The oldest national flag is said to be the Dannebrog of Denmark. Legend has it that the flag fell from the sky when a Danish Christian army was all but defeated by pagans in Estonia. The Christians then won, of course, and the Dannebrog stuck.
The St. George's Cross of England is younger by over a century. Even St. George's place as the patron saint of our nation is relatively new. The Danes, before they sailed east to spread the word of Christ through sword and axe, had a terrible habit of sailing west and enslaving the English. In the ninth century, they killed an Anglo-Saxon king, whose martyrdom earned him the patron saint position. Five-hundred years later, English crusaders brought St. George back from the Holy Lands.
In any case, both the Dannebrog and the St. George's Cross are aesthetically a bit naff. Most flags are. Exceptions include Britain's Union Jack, the Canadian Maple Leaf, the Taegeukgi of South Korea, and (had they gone with it) that gorgeous silver fern on black that New Zealand rejected. Insert your own country's flag, if you like — it's all subjective, anyway — but let's be honest, most flags are rubbish.
I mention this because England is awash with the St. George's Cross right now. Flags seem to be flying everywhere. They're even painted on roundabouts, and a few cats are prowling about with them hanging from collars. It's all rather new — we're not generally a flag kind of people — and it's ignited another farcical culture war debate.
Some months back, a school tasked its students with dressing in their cultural clothing.
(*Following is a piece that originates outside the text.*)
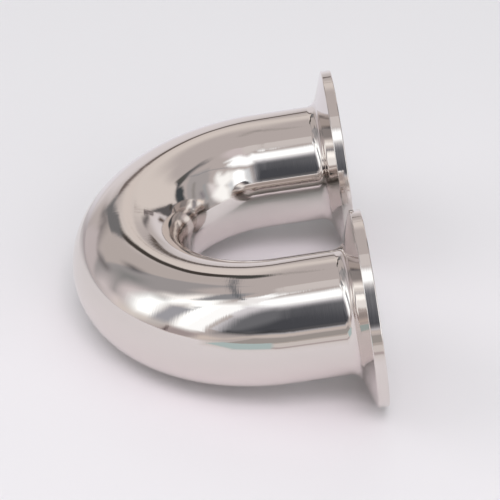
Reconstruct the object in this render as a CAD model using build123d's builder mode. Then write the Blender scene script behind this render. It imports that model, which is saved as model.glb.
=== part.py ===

It was supposed to be a celebration of multiculturalism, but the school appears to have forgotten that English and British are also cultural identities (and quite prevalent on this island). A young girl wore a Union Jack dress, got told it was unacceptable, and was sent home. That decision was rightly condemned by all but a tiny group of anti-British online agitators, and the school apologized. Since then, there has been a movement to take pride in national symbols and publicly display them. All to the good, objectively.
Things have become weird, though. I woke up a while ago to find the St. George's Cross zip-tied to every lamppost in town. This has since become common nationwide and is often done in the dead of night by groups of men wearing balaclavas.
Now, very technically speaking, you do need permission to fly flags from public property like lampposts, so you could argue that the men are doing something subversive and conceal their identities for fear of prosecution. But, the government has said "fly flags anywhere" and local authorities have given their implied approval by not removing any of them. So why has a bright red and white flag turned into something so cloak-and-dagger?
Honestly, I kind of get it. I'm convinced that the every culture war, everywhere on Earth, is stoked by two tiny groups of chronically online bastards who are essentially in cahoots. Members of each group constantly quote-post content from the other to say how stupid and evil they are, which validates their fans' egos, inflames anger from the others, everyone has a jolly good row, and the algorithms love it. At the end, the bastards all say, "Subscribe to my Substack". This works depressingly well, and social media algorithms are very keen to suck people into it.
Depending on your online history and demographic, you'll eventually be targeted in some form. For a white, middle-aged, hetero male, that will probably mean coaxing you toward the nationalist side of things. At any rate, it did for me, and it's powerfully insidious. A few years ago, I started noticing lots of anti-English content creeping into my social media feeds. Facebook, for instance, seemed obsessed with making me feel bad for the Irish Famine (apparently unaware that Irish ancestry is extremely common in England) and its Reels feature kept surfacing gems like "Do the English even have a culture?" and "Should the English be allowed to eat curry?". I deleted my account.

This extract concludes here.